The most difficult role in the opera, however, belongs to Amenaïde, the focus of all the attention. Amanda Woodbury, a much-heralded young coloratura, gave the most interesting performance of the evening. The voice is strong and attractive, with a fine trill and a ravishing swell, both building and fading.

Even more charming than her well-ornamented cabalettas was the passion she brought to dramatic recitative, telling us a great deal with musicality and economy. Too, her voice blended in duet with Mumford’s as ravishingly as any such bel canto pairing.

What I hope she will work on is a clean bel canto glide from her sizable chest voice to the highest extension, exactly the place where Angela Meade goes wrong. I look forward to hearing Woodbury in roles like Semiramide and Verdi’s Hélène.

There is a virtuoso tenor in this opera, Argirio, Amenaïde’s bewildered father, and Rossini gives him two arias (as well as alternates that will be heard in Tancredi Rifatto) of contrasting feeling and showmanship.

He was sung by Santiago Ballerini, Donizetti’s Fernand and Bellini’s Gualtiero for Crutchfield at Caramoor. His is a dark, attractive sound, agile but mushy in the passagework, lacking that extra tinge of dramatic excitement. His Act II showpiece was most appreciatively received. Leo Radosavljevic sang the thankless role of Orbezzano ably enough.

The Teatro Nuovo Orchestra includes many original instruments (wooden flutes! antique trombones of different sizes! valveless horns! in Medea, there was even a serpent!) Playing was sometimes just a little ragged and lacking in dramatic energy. Maestro Crutchfield co-conducted from his continuo duties at the keyboard with his first violin, Jakob Lehmann.

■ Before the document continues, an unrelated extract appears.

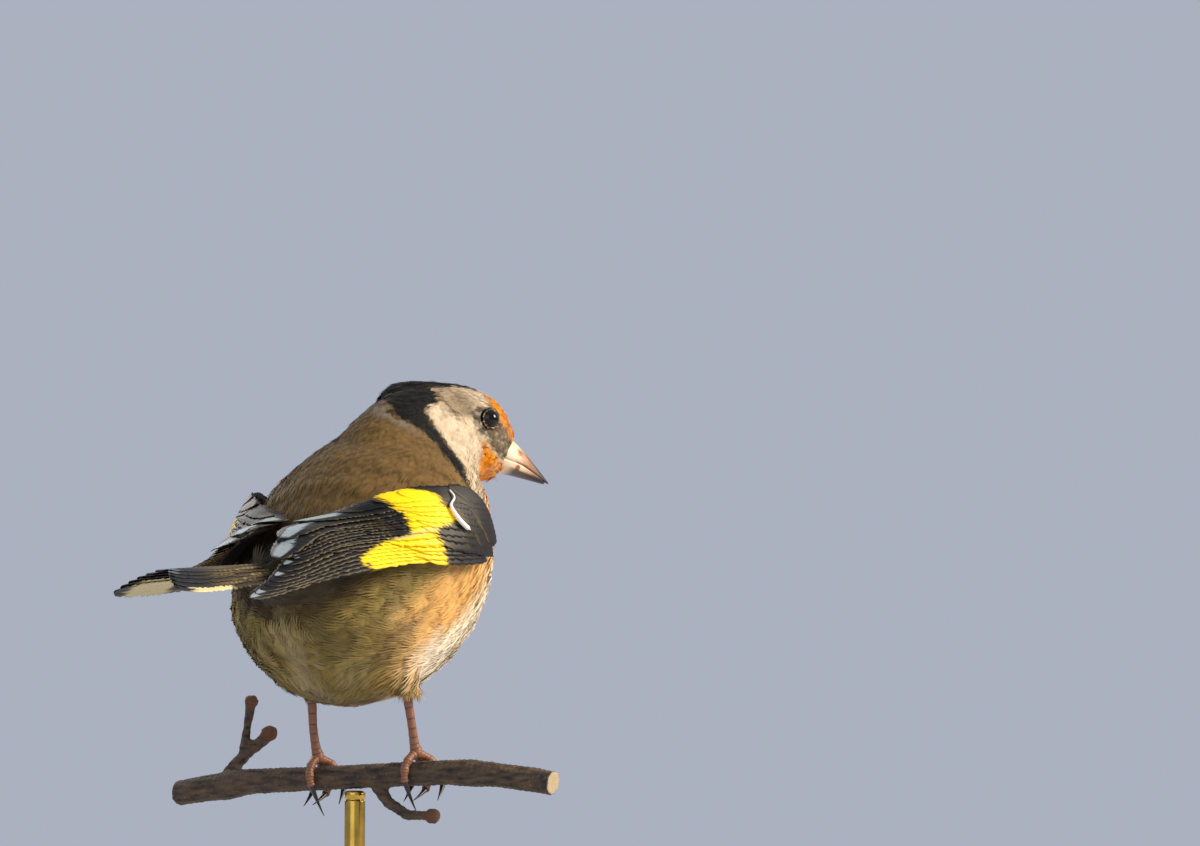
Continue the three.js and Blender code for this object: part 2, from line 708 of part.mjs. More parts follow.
for (const side of [-1, 1]) {
  const name = side > 0 ? "left" : "right";
  const y = side * FOOT_SPREAD;
  const wing = wingSolid(side).subtract(bodyRoom).subtract(tailRoom).subtract(midline);
  meshes.push(meshOf(`wing_${name}`, largest(wing, 0.06), COLOURS.black));
  const foot = footSolid(side);
  const shankRoom = tube(
    [vec([-3.6, y - side * 0.3, 30]), vec([-3.6, y - side * 0.3, 17.5]), vec([-3, y - side * 0.3, 14]), vec([-2.1, y, 9.5])],
    [1.9, 1.6, 1.3, 1.2],
    9,
    ACROSS,
  );
  const thigh = thighSolid(side).subtract(bodyRoom).subtract(shankRoom);
  meshes.push(meshOf(`thigh_${name}`, largest(thigh), COLOURS.pale));
  meshes.push(meshOf(`foot_${name}`, largest(foot.subtract(bodyRoom)), COLOURS.leg, 0.5));
  for (const toe of TOES) meshes.push(meshOf(`claw_${name}_${toe[0]}`, clawSolid(toe, y, side), COLOURS.claw, 0.35));
}
meshes.push(meshOf("perch", largest(perchSolid()), COLOURS.bark, 0.9));

// The bird and its twig are modelled round the twig's axis and then raised onto the stand.
const raised = new THREE.Group();
raised.position.set(0, 0, PERCH_HEIGHT);
raised.add(...meshes);

const goldfinch = new THREE.Group();
goldfinch.add(raised);
goldfinch.add(meshOf("stand_base", standBase(), COLOURS.wood, 0.5));
goldfinch.add(meshOf("stand_rod", standRod(), COLOURS.brass, 0.35, 0.9));

export default goldfinch;
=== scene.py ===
"""The looks of a perched European goldfinch: plumage, wings, tail, bill, eyes, feet, twig and stand."""

import math

import bmesh
import bpy
import numpy as np
from mathutils import Matrix, Vector


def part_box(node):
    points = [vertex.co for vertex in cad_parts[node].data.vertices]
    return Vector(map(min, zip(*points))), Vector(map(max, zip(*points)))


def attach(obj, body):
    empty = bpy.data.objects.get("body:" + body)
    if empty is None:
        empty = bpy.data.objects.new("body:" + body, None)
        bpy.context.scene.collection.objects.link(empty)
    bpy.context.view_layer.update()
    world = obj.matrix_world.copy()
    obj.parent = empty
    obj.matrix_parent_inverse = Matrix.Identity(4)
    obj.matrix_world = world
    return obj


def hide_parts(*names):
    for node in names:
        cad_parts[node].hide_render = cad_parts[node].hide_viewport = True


bl_info = {
    "name": "Perched Goldfinch",
    "version": (1, 0, 0),
    "blender": (4, 5, 0),
    "location": "3D View > Sidebar > Goldfinch",
    "description": "Builds the plumage, bill, feet, twig and stand of a perched goldfinch",
    "category": "Object",
}

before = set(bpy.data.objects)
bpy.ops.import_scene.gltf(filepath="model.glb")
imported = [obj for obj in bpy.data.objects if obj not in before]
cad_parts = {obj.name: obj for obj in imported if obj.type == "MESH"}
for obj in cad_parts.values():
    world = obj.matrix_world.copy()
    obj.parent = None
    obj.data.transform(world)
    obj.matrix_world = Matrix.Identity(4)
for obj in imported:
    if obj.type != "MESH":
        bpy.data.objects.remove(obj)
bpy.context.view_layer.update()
MM = 0.001
SEED = 7
PERCH = 95.0  # the twig's axis above the table, in millimetres, as all lengths below
TWIG_RADIUS = 2.5
FOOT_SPREAD = 11.5
TOE_TRACK = TWIG_RADIUS + 1.25


def linear(hex_colour):
    """An sRGB hex colour as the linear numbers that shaders take."""
    values = [int(hex_colour[i : i + 2], 16) / 255 for i in (0, 2, 4)]
    return tuple(v / 12.92 if v <= 0.04045 else ((v + 0.055) / 1.055) ** 2.4 for v in values)


def smooth(x, low, high):
    """0 below low, 1 above high and a soft step between, for numbers or arrays."""
    t = np.clip((np.asarray(x, float) - low) / (high - low), 0, 1)
    return t * t * (3 - 2 * t)


def mix(a, b, t):
    """a where t is 0, b where it is 1, and a straight blend between."""
    return a + (b - a) * t


def tinted(base, tone, amount):
    """Colours of many points, each turned towards a tone by its own amount."""
    return base + (tone - base) * np.clip(amount, 0, 1)[:, None]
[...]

The orchestra—small for Tancredi and with just a male chorus—only the largest opera houses had a resident female chorus as well in 1813—was arranged in the older fashion, when balance and eye contact were more important than keeping each section in its particular place.

This gave way, like elaborate coloratura, as orchestras and opera houses expanded in size and began to play a grander symphonic repertory, but Crutchfield is quite right to suspect that much bel canto charm was sacrificed to size and power.